More Than Ninety Minutes
What Australia v Egypt could mean for Australian football
Tomorrow morning, Australia will play Egypt for a place in the FIFA World Cup Round of 16.
On paper, it is simply another football match.
In reality, it could become one of those rare sporting moments that changes how a nation feels about a game.
I've been around football long enough to know that some matches are remembered long after the score has been forgotten.
The result will determine whether the Socceroos continue their World Cup journey.
But it may also influence participation, investment, media attention and, perhaps most importantly, how Australians value football itself.
That is why this match matters.
Bigger than one result
At four o'clock tomorrow morning, millions of Australians will quietly make a choice.
Some will stay in bed.
Others will set an alarm.
Some will wander into the lounge room with a coffee, trying not to wake the family.
Pubs and clubs across the country will open before dawn. Football clubs will gather to watch together. Children will fight sleep because they don't want to miss history.
That, in itself, tells us something.
Football still has an incredible ability to bring Australians together.
Moments matter in sport.
Not just because of what happens on the scoreboard.
Because they shape memories.
They inspire children.
They create conversations in schoolyards and workplaces.
They remind us why we care.
If Australia falls short...
It will hurt.
Every World Cup campaign eventually comes to an end for all but one nation, and this Socceroos side has already earned enormous respect.
They have once again shown the resilience that has become part of Australia's football identity.
There will still be that familiar question.
What if?
What if this was the generation that could have gone one step further?
If Australia wins...
Something shifts.
Not because football suddenly becomes Australia's biggest sport.
It won't.
But success changes conversations.
The Matildas showed us that during their remarkable run in 2023.
Suddenly football dominated the national conversation.
Families who had never watched the game became emotionally invested.
Young girls and boys wanted to play.
Participation grew.
Success reaches people in ways that advertising campaigns never can.
Imagine Australia reaching the quarter finals.
Breakfast television leads with football.
The back pages belong to football.
Schools buzz with conversation.
Children recreate the winning goal at lunchtime.
Parents who barely watched football suddenly know the names of the Socceroos.
That is how sporting cultures grow.
A thank you to the Premier
One person who deserves credit this week is Premier Jeremy Rockliff.

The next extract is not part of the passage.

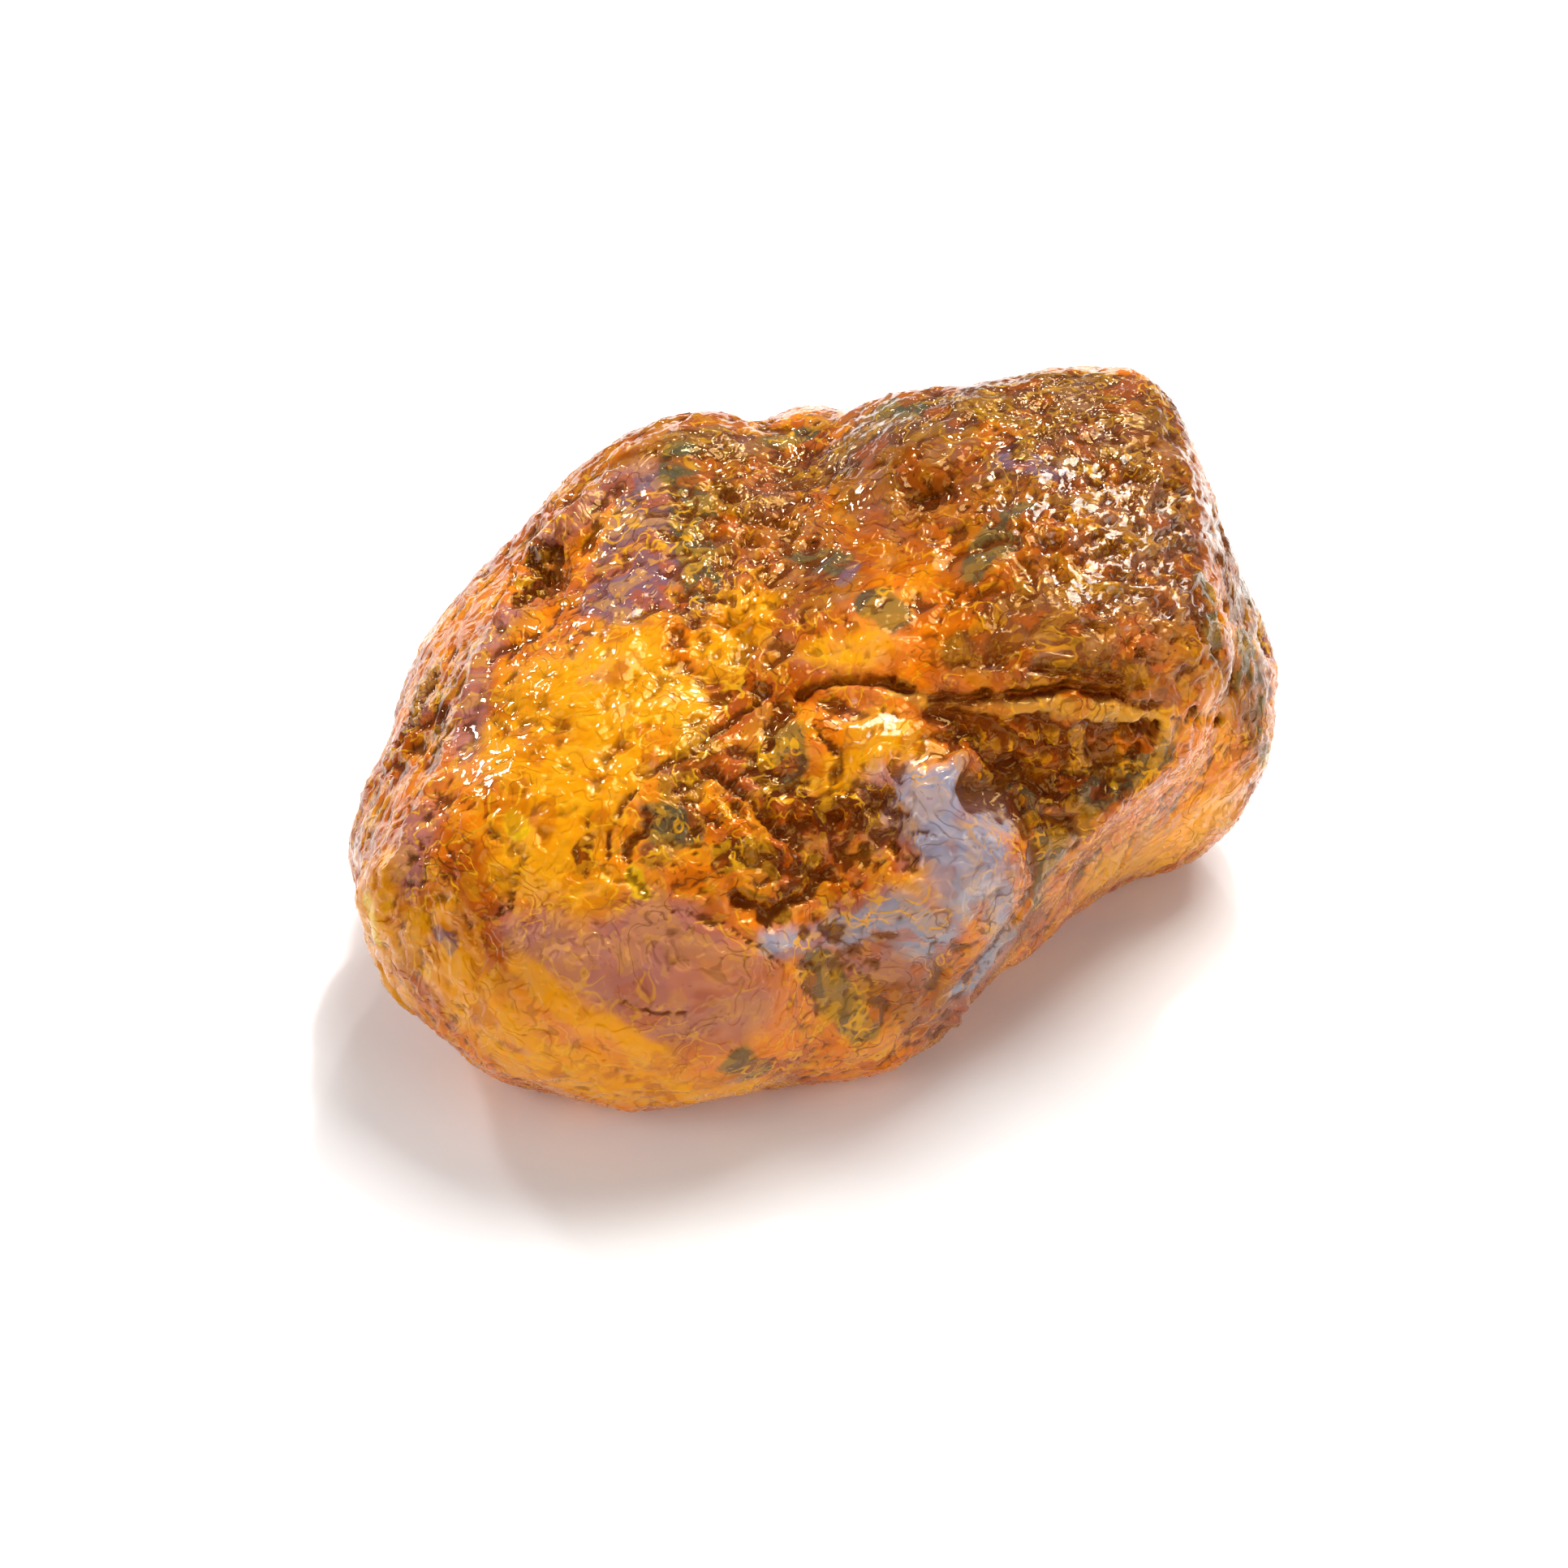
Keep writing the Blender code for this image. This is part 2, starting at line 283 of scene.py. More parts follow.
# The crack under the brow, then folds, raised edges, finer cracks and pits.
CREASES: tuple[Crease, ...] = (
    Crease(((985, 850), (1050, 832), (1110, 848), (1180, 862), (1250, 858), (1320, 848), (1400, 866),
            (1450, 880), (1500, 886)), 0.38, 1.5),
    Crease(((1150, 880), (1210, 886), (1280, 893), (1350, 897), (1420, 900)), 0.55, 1.3),
    Crease(((1180, 820), (1250, 812), (1320, 826), (1380, 838)), 0.35, 0.7),
    Crease(((1210, 960), (1260, 985), (1320, 990), (1380, 945), (1410, 915)), 0.5, -0.7),
    Crease(((770, 1105), (748, 1060), (752, 1005), (790, 960), (850, 925), (900, 885), (945, 855)), 0.3, 0.8),
    Crease(((722, 1075), (722, 1010), (735, 960), (765, 905)), 0.25, 0.6),
    Crease(((790, 1110), (772, 1050), (800, 1000), (850, 960), (905, 930)), 0.3, 0.6),
    Crease(((905, 1112), (950, 1135), (1000, 1100), (1030, 1050), (1060, 1000), (1100, 985)), 0.4, 1.0),
    Crease(((880, 955), (930, 985), (960, 1020), (990, 1010)), 0.4, 0.9),
    Crease(((930, 850), (960, 870), (940, 930), (905, 960)), 0.35, 0.8),
    Crease(((1000, 890), (1040, 930), (1020, 980)), 0.35, 0.6),
    Crease(((480, 1080), (520, 1000), (556, 930), (575, 860), (600, 800), (650, 715), (700, 640),
            (760, 590)), 0.8, -0.7),
    Crease(((1135, 945), (1190, 935), (1240, 965), (1285, 1040), (1275, 1100), (1225, 1160),
            (1185, 1230), (1170, 1280)), 0.6, -0.8),
    Crease(((1240, 930), (1300, 985), (1332, 1040)), 0.6, 0.8),
    Crease(((830, 1120), (900, 1150), (985, 1195), (1020, 1260), (1080, 1290)), 0.25, 0.4),
    Crease(((980, 1190), (1060, 1195), (1110, 1260)), 0.25, 0.4),
    Crease(((600, 1010), (640, 1060), (625, 1120), (560, 1150)), 0.3, 0.4),
    Crease(((660, 1250), (760, 1235), (860, 1260), (900, 1290)), 0.2, 0.3),
    Crease(((1000, 600), (960, 640), (880, 650), (830, 610)), 0.35, 0.5),
    Crease(((990, 760), (930, 740), (880, 790)), 0.3, 0.5),
    Crease(((1500, 620), (1515, 700), (1500, 780), (1520, 850)), 0.5, 0.6),
    Crease(((1380, 960), (1400, 1020), (1380, 1080)), 0.3, 0.5),
    Crease(((655, 690), (660, 700)), 0.45, 1.2),
    Crease(((676, 722),), 0.4, 1.0),
    Crease(((648, 742),), 0.35, 0.9),
    Crease(((1118, 590), (1128, 600)), 0.35, 0.9),
    Crease(((1152, 612),), 0.35, 0.9),
    Crease(((1192, 895), (1205, 905)), 0.4, 0.9),
    Crease(((1235, 905), (1262, 915)), 0.35, 0.8),
    Crease(((1300, 905), (1318, 912)), 0.4, 0.9),
    Crease(((1240, 942),), 0.4, 0.8),
    Crease(((1285, 950), (1300, 958)), 0.35, 0.7),
    Crease(((1345, 925), (1372, 915)), 0.4, 0.8),
    Crease(((968, 1028), (985, 1040)), 0.45, 0.9),
    Crease(((1030, 1005),), 0.4, 0.9),
    Crease(((1068, 982), (1085, 975)), 0.35, 0.7),
    Crease(((915, 1062), (930, 1070)), 0.35, 0.7),
)


@dataclass(frozen=True)
class PhotoCamera:
    """The camera at the photograph's angle, and its rays.

    Args:
        aim: The point at the picture's middle, in millimetres.
        distance: From there to the lens, in millimetres.
        elevation: Its height over the horizon, in degrees.
        lens: Focal length, in millimetres.
        sensor: Sensor width, in millimetres.
    """

    aim: tuple[float, float, float] = (-2.26, -3.1, 13.0)
    distance: float = 235.0
    elevation: float = 42.0
    lens: float = 85.0
    sensor: float = 36.0

    def back(self) -> Vector:
        """Direction from the nugget to the lens."""
        tilt = math.radians(self.elevation)
        return Vector((0.0, -math.cos(tilt), math.sin(tilt)))

    def place(self) -> Vector:
        """Where the lens is, in millimetres."""
        return Vector(self.aim) + self.back() * self.distance

    def ray(self, pixel: tuple[float, float]) -> Vector:
        """Direction of the ray through a pixel of the photograph.

        Args:
            pixel: Its column and row.

        Returns:
            The direction from the lens.
        """
        back = self.back()
        right = Vector((1.0, 0.0, 0.0))
        focal = self.lens / self.sensor * PHOTO_SIDE
        across = pixel[0] - PHOTO_SIDE / 2.0
        down = pixel[1] - PHOTO_SIDE / 2.0
        return (right * across - back.cross(right) * down - back * focal).normalized()

    def build(self) -> None:
        """Sets up the camera."""
        data = bpy.data.cameras.new("camera")
        data.lens = self.lens
        data.sensor_width = self.sensor
        data.clip_start = 0.005
        camera = bpy.data.objects.new("camera", data)
        camera.location = self.place() * MM
        camera.rotation_euler = (-self.back()).to_track_quat("-Z", "Y").to_euler()
        bpy.context.scene.collection.objects.link(camera)
        bpy.context.scene.camera = camera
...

A lifelong AFL supporter by his own admission, he recognised what this match means to thousands of Tasmanians by allowing pubs and clubs to remain open through the early hours of the morning so supporters could gather to watch together.
That was a thoughtful gesture.
It also highlights something worth considering.
If football can unite Tasmania at four o'clock on a winter's morning, perhaps it is also time to think about whether the game receives facilities that reflect the number of people who play it every weekend.
Football is not asking to be bigger than AFL.
Nor should it.
But Australia's most participated team sport deserves facilities that allow it to thrive.
If we celebrate football when the world is watching, we should also support football when thousands of volunteers and families turn up every weekend.
Every journey starts somewhere
Every Socceroo once stood on an ordinary football ground somewhere in Australia.
Before the television cameras.
Before the national anthem.
Before the professional contracts.
Long before they represented Australia, someone simply gave them the chance to play.
A coach encouraged them.
A club welcomed them.
A family believed in them.
A community became part of their journey.
That is why tomorrow morning belongs to more than the players wearing green and gold.
It belongs to every person who has helped a child fall in love with football.
International success doesn't begin in a World Cup stadium.
It begins on community grounds all over Australia.
What it means in Tasmania
Sometimes we wonder whether football matters down here.
We travel.
We fundraise.
We advocate.
We celebrate another set of lights, another upgraded pitch or another small improvement because we know how much difference it makes.
Yet tomorrow morning, Tasmania will feel exactly the same as Sydney, Melbourne and Brisbane.
For ninety minutes, the tyranny of distance disappears.
We are simply Australian football supporters.
Tomorrow morning, every one of us will hope the Socceroos take another step.
Whatever happens, football in Australia has another opportunity to show the country why this game matters so much to so many people.
More Than Ninety Minutes
Tony Popovic has spoken throughout this campaign about making history rather than simply admiring it.
Perhaps tomorrow morning the Socceroos will do exactly that.
If they lose, they will still have represented Australia with courage and pride.
If they win, Australian football may wake up just a little bit bigger than it was the day before.
And if that happens, let's make sure we do something with it.
Let's build the pitches.
Let's improve the changerooms.
Let's light the grounds.
Let's invest in the facilities that every football family deserves.
Because history is not made only in packed stadiums before millions of television viewers.
It begins on ordinary football grounds all over Australia.
And perhaps that is what tomorrow morning is really about.